In an ideal world, an on-line chemical analyser would employ low cost non-invasive measurement techniques, produce highly accurate results and never need servicing. In reality a target of achieving results of acceptable accuracy at an acceptable cost, with a service requirement not greater than once per week is likely to be more appropriate. To achieve this, the main features required in an automatic water quality monitor are:
The two main applications are for monitoring or control. In general, monitoring applications require predictable, long-term analytical performance in terms of accuracy and reproducibility to ensure comparability of the data. On the other hand, fast response time and high sample throughput rates are not usually an issue. In contrast, analysers used in process control applications often have to respond rapidly and reproducibly to small changes in the composition of the process fluid, whereas absolute accuracy is often of lesser importance.
The choice of analysis method and hence instrument has to be made with due regard for the use to which the resulting data will be put. For example, instruments based on well documented colorimetric methods can provide data of predictable and consistent quality. However, depending on the inherent delay in the chemistry involved, they tend to have fairly long response times from the sample entering the analyser to the output of the result. Instruments based on such methods may, therefore, be less than ideal in control applications requiring a fast response, but are suited to monitoring applications. In contrast, electrochemical analysers are less predictable in their performance, thus requiring frequent recalibration. However, their relatively rapid response to changes in the sample stream composition is often an important consideration in process control applications.
The degree of complexity inherent in any given analyser installation is dependent on both the complexity of the measurement technique and the nature of the sample. As an example, the on-line measurement of conductivity can be easily and reliably performed on a wide range of sample types using a non-contact measurement technique. In contrast, the measurement of determinants such as phenol, on a treated or partially treated waste effluent, is fraught with difficulty and requires a high level of operator input.
The basic measuring techniques which are in general on-line use are physical, electrochemical and photometric. Examples of the range of determinants for which on-line analysers based on these techniques are available, are listed below.
Dedicated analysers are available for many of these determinants, but in situations where this is not the case, then a user configurable analyser can be used. Such analysers, often referred to as 'process titrators' or 'process analysers', are available from a number of manufacturers. These instruments consist of a programmable controller and a selection of valves, pumps, sample-conditioning devices and sensor options. The flexibility offered by these analysers enables laboratory methods based on titrimetric, colorimetric and electrochemical techniques to be operated on-line.
There are three basic types of process analyser configuration, two of these are continuous flow systems and the third is a batch process in which measured volumes of sample are processed in a series of discrete steps on a continuous basis. The time interval between each analysis is usually user selectable, with a minimum value which is a function of the design of the instrument and the method of analysis. These analysers are usually constructed in a modular form to facilitate simple adaptation to a wide range of analytical methods.

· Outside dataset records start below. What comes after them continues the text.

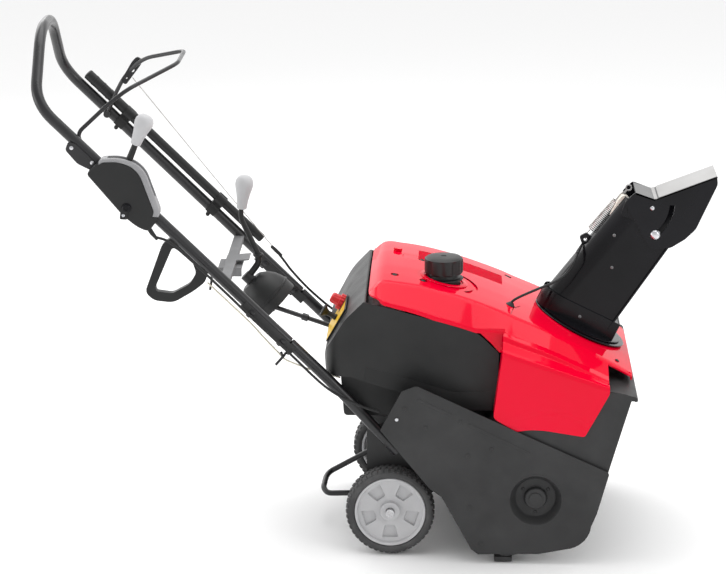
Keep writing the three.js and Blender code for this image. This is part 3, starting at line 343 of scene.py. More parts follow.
PALE = coloured("pale plastic", (0.34, 0.335, 0.33), (0.40, 0.395, 0.39), (0.30, 0.42), 900, 0.10)
CREAM = coloured("cream plastic", (0.78, 0.72, 0.64), (0.84, 0.79, 0.71), (0.35, 0.50), 900, 0.10)
TYRE = coloured("dusty tyre rubber", (0.040, 0.040, 0.041), (0.060, 0.060, 0.061), (0.68, 0.82), 800,
                0.40, dust=0.4,
                dust_tint=(0.16, 0.158, 0.155))
RUBBER = coloured("auger rubber", (0.018, 0.018, 0.019), (0.028, 0.028, 0.029), (0.55, 0.70), 700, 0.35,
                  dust=0.2,
                  dust_tint=(0.10, 0.10, 0.10))
LABEL = coloured("plain yellow label", (0.80, 0.48, 0.02), (0.86, 0.55, 0.03), (0.30, 0.40), 600, 0.08)
KEY_RED = coloured("red key plastic", (0.62, 0.01, 0.015), (0.70, 0.015, 0.02), (0.28, 0.38), 900, 0.12)


# %% Metals and rope
def metal(name, dark, light, rough, grain, bump, stretch=(1, 1, 1)):
    """Bare metal with cloudy brightness and a grain that can be drawn out along one axis."""
    look = Finish(name, Metallic=1.0)
    tint = look.blend(look.steps(look.noise(60, 5.0), 0.35, 0.7), dark, light)
    fine = look.noise(grain, 3.0, look.stretched(stretch))
    look.feed("Base Color", tint)
    look.feed("Roughness", look.steps(fine, 0.3, 0.7, rough[0], rough[1]))
    look.bump(fine, bump, 0.0003)
    return look.material


ZINC = metal("zinc plated steel", (0.50, 0.51, 0.54), (0.72, 0.72, 0.74), (0.22, 0.36), 500, 0.12)
SPRING_STEEL = metal("spring steel", (0.34, 0.32, 0.31), (0.52, 0.50, 0.48), (0.28, 0.42), 600, 0.12)
CAST = metal("cast aluminium", (0.34, 0.35, 0.36), (0.50, 0.51, 0.52), (0.45, 0.62), 380, 0.55)
TURNED = metal("turned steel", (0.42, 0.42, 0.43), (0.60, 0.60, 0.61), (0.22, 0.34), 420, 0.15, (1, 12, 1))

rope_look = Finish("starter rope", Sheen_Weight=0.3)
twist = rope_look.add("ShaderNodeTexWave", {"wave_type": "BANDS", "bands_direction": "DIAGONAL"},
                      {"Vector": rope_look.place, "Scale": 170.0, "Distortion": 1.0}, out=1)
rope_look.feed("Base Color", rope_look.blend(twist, (0.62, 0.58, 0.46), (0.86, 0.82, 0.70)))
rope_look.feed("Roughness", rope_look.steps(twist, 0, 1, 0.85, 0.7))
rope_look.bump(twist, 0.5, 0.0006)
ROPE = rope_look.material
print("finishes:", len(bpy.data.materials))

# %% [markdown]
# ## Tools for making shapes
#
# Nearly everything on this machine is one of four things: a plate cut to an outline, a bent tube, a
# turned part, or a moulded skin drawn through a row of cross sections. Each gets a function that
# returns loose mesh data, so several can be gathered into one finished piece. They all speak
# drawing millimetres and hand over metres.


# %% Routes and outlines
def rounded_path(points, radius, steps=6):
    """The same route with each inner corner turned into a smooth bend."""
    spots = [Vector(p) for p in points]
    route = [spots[0]]
    for before, corner, after in zip(spots, spots[1:], spots[2:]):
        reach = min(radius, (before - corner).length * 0.48, (after - corner).length * 0.48)
        start = corner + (before - corner).normalized() * reach
        end = corner + (after - corner).normalized() * reach
        for k in range(steps + 1):
            t = k / steps
            route.append(start.lerp(corner, t).lerp(corner.lerp(end, t), t))
    route.append(spots[-1])
    return route


def rounded_loop(points, radius, steps=4):
    """A closed outline with every corner rounded; radius may be one number or one per corner."""
    spots = [Vector(p) for p in points]
    loop = []
    for k, corner in enumerate(spots):
        before, after = spots[k - 1], spots[(k + 1) % len(spots)]
        wanted = radius[k] if isinstance(radius, list) else radius
        reach = min(wanted, (before - corner).length * 0.45, (after - corner).length * 0.45)
        if reach < 0.05:
            loop.append(corner)
            continue
        start = corner + (before - corner).normalized() * reach
        end = corner + (after - corner).normalized() * reach
        for j in range(steps + 1):
            t = j / steps
            loop.append(start.lerp(corner, t).lerp(corner.lerp(end, t), t))
    return loop


def flowing_path(points, steps=8):
    """A smooth curve through every point, for cables and cords."""
    spots = [Vector(p) for p in points]
    spots = [spots[0] * 2 - spots[1], *spots, spots[-1] * 2 - spots[-2]]
    route = []
    for a, b, c, d in zip(spots, spots[1:], spots[2:], spots[3:]):
        for k in range(steps):
            t = k / steps
            route.append(0.5 * (2 * b + (c - a) * t + (2 * a - 5 * b + 4 * c - d) * t * t
                                + (3 * b - a - 3 * c + d) * t ** 3))
    route.append(spots[-2])
    return route


def arc(cx, cz, radius, start, end, steps):
    """Points along a circle, angles in degrees."""
    turns = [math.radians(start + (end - start) * k / steps) for k in range(steps + 1)]
    return [(cx + radius * math.cos(a), cz + radius * math.sin(a)) for a in turns]


def circle(cx, cz, radius, count=40):
    """A round hole or disc outline."""
    return arc(cx, cz, radius, 0, 360 - 360 / count, count - 1)


def along(table, x):
    """The value of a table of (x, value) rows at x, straight between its rows."""
    for (x0, v0), (x1, v1) in zip(table, table[1:]):
        if x <= x1 or (x1, v1) == table[-1]:
            return v0 + (v1 - v0) * (x - x0) / (x1 - x0)
    return table[-1][1]


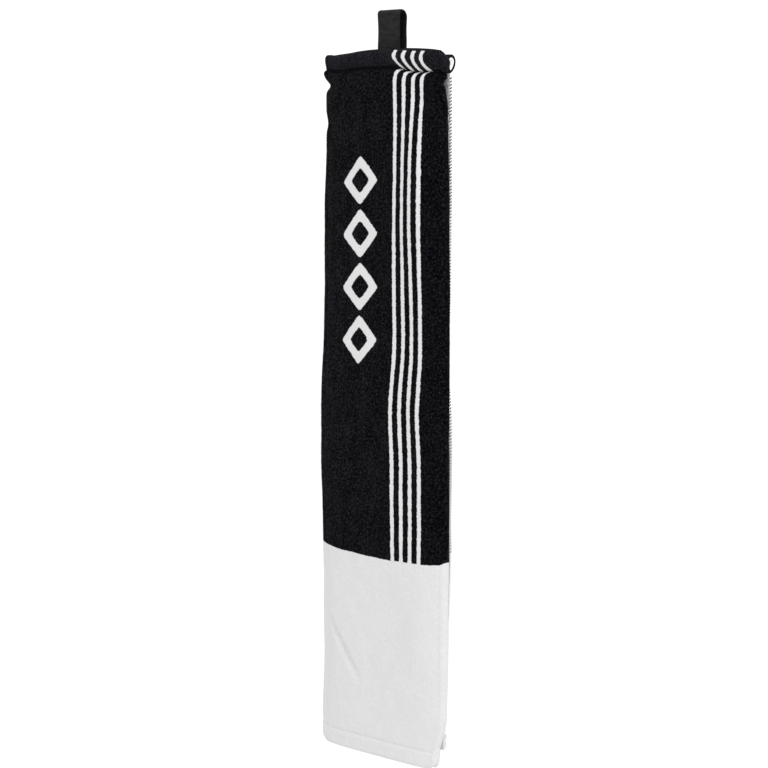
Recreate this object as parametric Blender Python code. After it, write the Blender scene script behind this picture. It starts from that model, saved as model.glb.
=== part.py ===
"""Trifold golf towel, hanging folded from its webbing loop.

The towel is one terry cloth, 406 mm wide and 610 mm long, folded in three like a letter:
the right third goes behind the centre third, and the left third goes behind both.
A webbing loop is sewn to the middle of the top hem.

Metres. +Z up, the front of the folded towel looks along -Y, its right side is +X.
The origin is the inside of the loop's top, where a hook or ring bears, at the middle of
the folded towel's width.
"""

import math

import bmesh
import bpy

# Cloth
CLOTH_THICKNESS = 0.003
TOWEL_LENGTH = 0.610
CENTRE_WIDTH = 0.124
INNER_FLAP_WIDTH = 0.1238
OUTER_FLAP_WIDTH = 0.1255
INNER_FOLD_RADIUS = 0.0035
OUTER_FOLD_RADIUS = 0.007
FRONT_BULGE = 0.003
HEM_BOW = 0.007
BOW_FADE_LENGTH = 0.120
EDGE_WIDTH = 0.0013

# Hems
TOP_HEM_HEIGHT = 0.017
BOTTOM_HEM_HEIGHT = 0.015
SEAM_THICKNESS = 0.0040
BOTTOM_HEM_THICKNESS = 0.0050

# The centre layer's middle, at the folds, lies this far in front of the hang point
CENTRE_Y = -0.006

# Webbing loop
WEBBING_WIDTH = 0.025
WEBBING_THICKNESS = 0.0013
LOOP_HEIGHT = 0.034
LOOP_SPACING = 0.0092
LOOP_CORNER_RADIUS = 0.003
LOOP_OFFSET_X = 0.005
SWING_AXIS_RISE = 0.005
NECK_HEIGHT = 0.009
NECK_DRAW = 0.0010
TAIL_LENGTH = 0.0145
TAIL_TOP_DROP = 0.0001
BACK_TAIL_REACH = 0.0085

# Sewing thread, bar tack and care label
THREAD = 0.0006
THREAD_HEIGHT = 0.0009
THREAD_END_INSET = 0.001
THREAD_TO_SEAM = 0.0005
TACK_INSET = 0.002
TACK_RISE = 0.001
TACK_HEIGHT = 0.002
LABEL_WIDTH = 0.030
LABEL_HEIGHT = 0.040
LABEL_THICKNESS = 0.0004
LABEL_INSET = 0.008
LABEL_RISE = 0.060
LABEL_STITCH_DROP = 0.0026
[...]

The selection and installation of an on-line analyser should be approached in a similar way to that employed in the selection of appropriate laboratory methodology/instrumentation. The application should be identified in terms of the:
Using this information, the analyser performance requirements should be defined and the sample conditions identified. Points to be considered include:
Sampling systems play a very necessary and vital role in the successful operation of on-line analysers. Unless the sensor is located directly into the waterbody there is a requirement to convey the sample to the analyser. Even in the case of sensors inserted directly into the waterbody the location of the sensor is crucial in obtaining representative results.
There is a temptation to view the sampling system as simply a method of transporting the sample from the waterbody to the analyser, without considering all the potential implications. This can lead to a number of problems occurring:
It is clear that the sampling system is an integral part of the installation which must be taken into account early in the design stage if the overall objectives are to be met.
The choice of which system to apply will depend on a number of factors such as:
The design of the sampling system should encompass the design objectives listed below. The priority assigned to each of these objectives will depend on the details of the specific application.
B2. Maintenance Requirements for Automatic Water
Quality Monitors
The majority of on-line analysers require direct contact with the water to be sampled. Wherever this is the case, there is the potential for fouling of the sampling system or sensor to occur, thus affecting the overall performance of the installation. The affect of fouling on the analyser may result in the collection of misleading and unreliable data or the failure of an automatic control system.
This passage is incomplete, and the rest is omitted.